**To do:** Give the listing below again in full, exactly as written.
····················
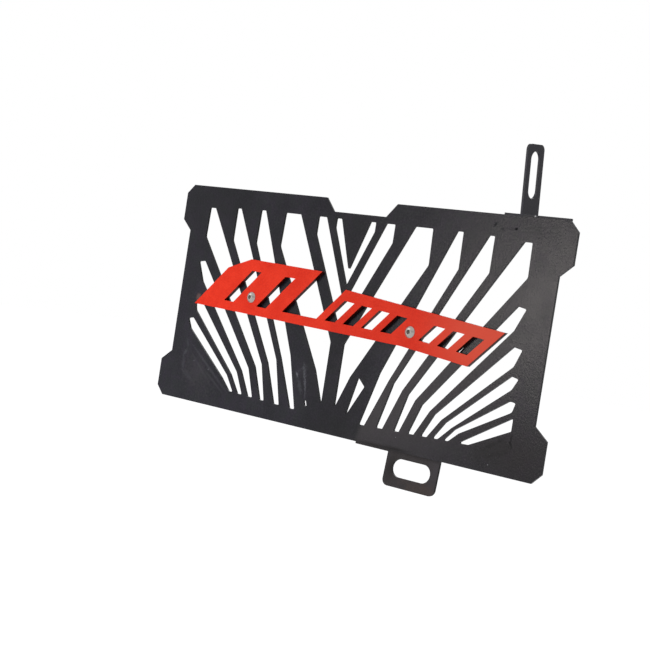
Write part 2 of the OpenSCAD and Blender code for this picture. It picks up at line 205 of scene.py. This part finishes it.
def makePowderCoat(name, coat, marks=()):
    # baked polyester powder on steel: satin, faint orange peel, painted shade on the cut edges and a painted
    # highlight on their rounded rims
    material, tree = newMaterial(name)
    position = addNode(tree, "ShaderNodeTexCoord").outputs["Object"]
    normal = addNode(tree, "ShaderNodeNewGeometry").outputs["True Normal"]
    axes = addNode(tree, "ShaderNodeSeparateXYZ", {0: normal})
    mottle = addNode(tree, "ShaderNodeTexNoise", {
        "Vector": position, "Scale": 1 / (coat["mottle"] * mm), "Detail": 3.0, "Roughness": 0.6})
    grain = addNode(tree, "ShaderNodeTexNoise", {
        "Vector": position, "Scale": 1 / (coat["grain"] * mm), "Detail": 2.0, "Roughness": 0.7})
    peel = addNode(tree, "ShaderNodeTexNoise", {
        "Vector": position, "Scale": 1 / (coat["peel"] * mm), "Detail": 1.0, "Roughness": 0.5})
    tint = addNode(tree, "ShaderNodeTexNoise", {
        "Vector": position, "Scale": 1 / (coat["tint"] * mm), "Detail": 1.0})

    blend = addNode(tree, "ShaderNodeMath", {
        0: grain.outputs[0], 1: coat["grainTone"], 2: mottle.outputs[0]}, operation="MULTIPLY_ADD")
    tone = addNode(tree, "ShaderNodeMapRange", {
        "Value": blend.outputs[0], "From Min": coat["toneSpan"][0], "From Max": coat["toneSpan"][1]})
    lean = addNode(tree, "ShaderNodeMapRange", {
        "Value": tint.outputs[0], "From Min": coat["tintSpan"][0], "From Max": coat["tintSpan"][1]})
    light = addNode(tree, "ShaderNodeMix", {
        0: lean.outputs[0], 6: rgb(coat["violet"]), 7: rgb(coat["olive"])}, data_type="RGBA")
    colour = addNode(tree, "ShaderNodeMix", {
        0: tone.outputs[0], 6: rgb(coat["dark"]), 7: light.outputs[2]}, data_type="RGBA")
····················
**The response:**
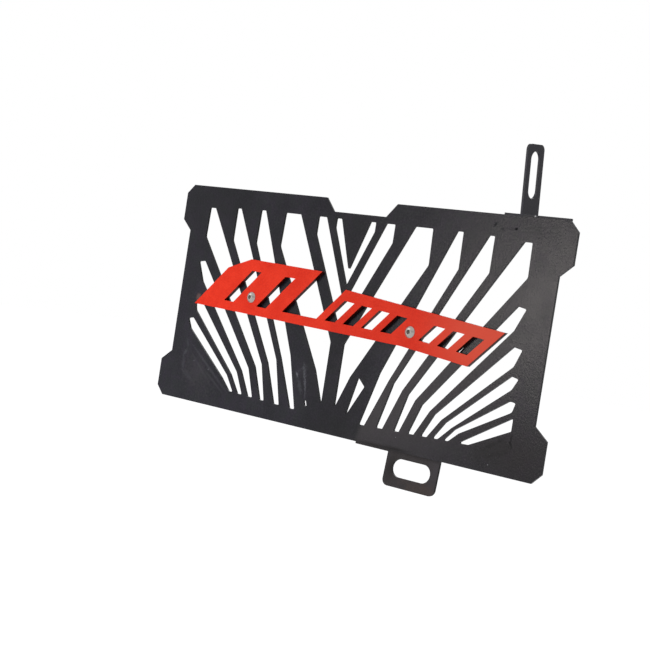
Write part 2 of the OpenSCAD and Blender code for this picture. It picks up at line 205 of scene.py. This part finishes it.
def makePowderCoat(name, coat, marks=()):
    # baked polyester powder on steel: satin, faint orange peel, painted shade on the cut edges and a painted
    # highlight on their rounded rims
    material, tree = newMaterial(name)
    position = addNode(tree, "ShaderNodeTexCoord").outputs["Object"]
    normal = addNode(tree, "ShaderNodeNewGeometry").outputs["True Normal"]
    axes = addNode(tree, "ShaderNodeSeparateXYZ", {0: normal})
    mottle = addNode(tree, "ShaderNodeTexNoise", {
        "Vector": position, "Scale": 1 / (coat["mottle"] * mm), "Detail": 3.0, "Roughness": 0.6})
    grain = addNode(tree, "ShaderNodeTexNoise", {
        "Vector": position, "Scale": 1 / (coat["grain"] * mm), "Detail": 2.0, "Roughness": 0.7})
    peel = addNode(tree, "ShaderNodeTexNoise", {
        "Vector": position, "Scale": 1 / (coat["peel"] * mm), "Detail": 1.0, "Roughness": 0.5})
    tint = addNode(tree, "ShaderNodeTexNoise", {
        "Vector": position, "Scale": 1 / (coat["tint"] * mm), "Detail": 1.0})

    blend = addNode(tree, "ShaderNodeMath", {
        0: grain.outputs[0], 1: coat["grainTone"], 2: mottle.outputs[0]}, operation="MULTIPLY_ADD")
    tone = addNode(tree, "ShaderNodeMapRange", {
        "Value": blend.outputs[0], "From Min": coat["toneSpan"][0], "From Max": coat["toneSpan"][1]})
    lean = addNode(tree, "ShaderNodeMapRange", {
        "Value": tint.outputs[0], "From Min": coat["tintSpan"][0], "From Max": coat["tintSpan"][1]})
    light = addNode(tree, "ShaderNodeMix", {
        0: lean.outputs[0], 6: rgb(coat["violet"]), 7: rgb(coat["olive"])}, data_type="RGBA")
    colour = addNode(tree, "ShaderNodeMix", {
        0: tone.outputs[0], 6: rgb(coat["dark"]), 7: light.outputs[2]}, data_type="RGBA")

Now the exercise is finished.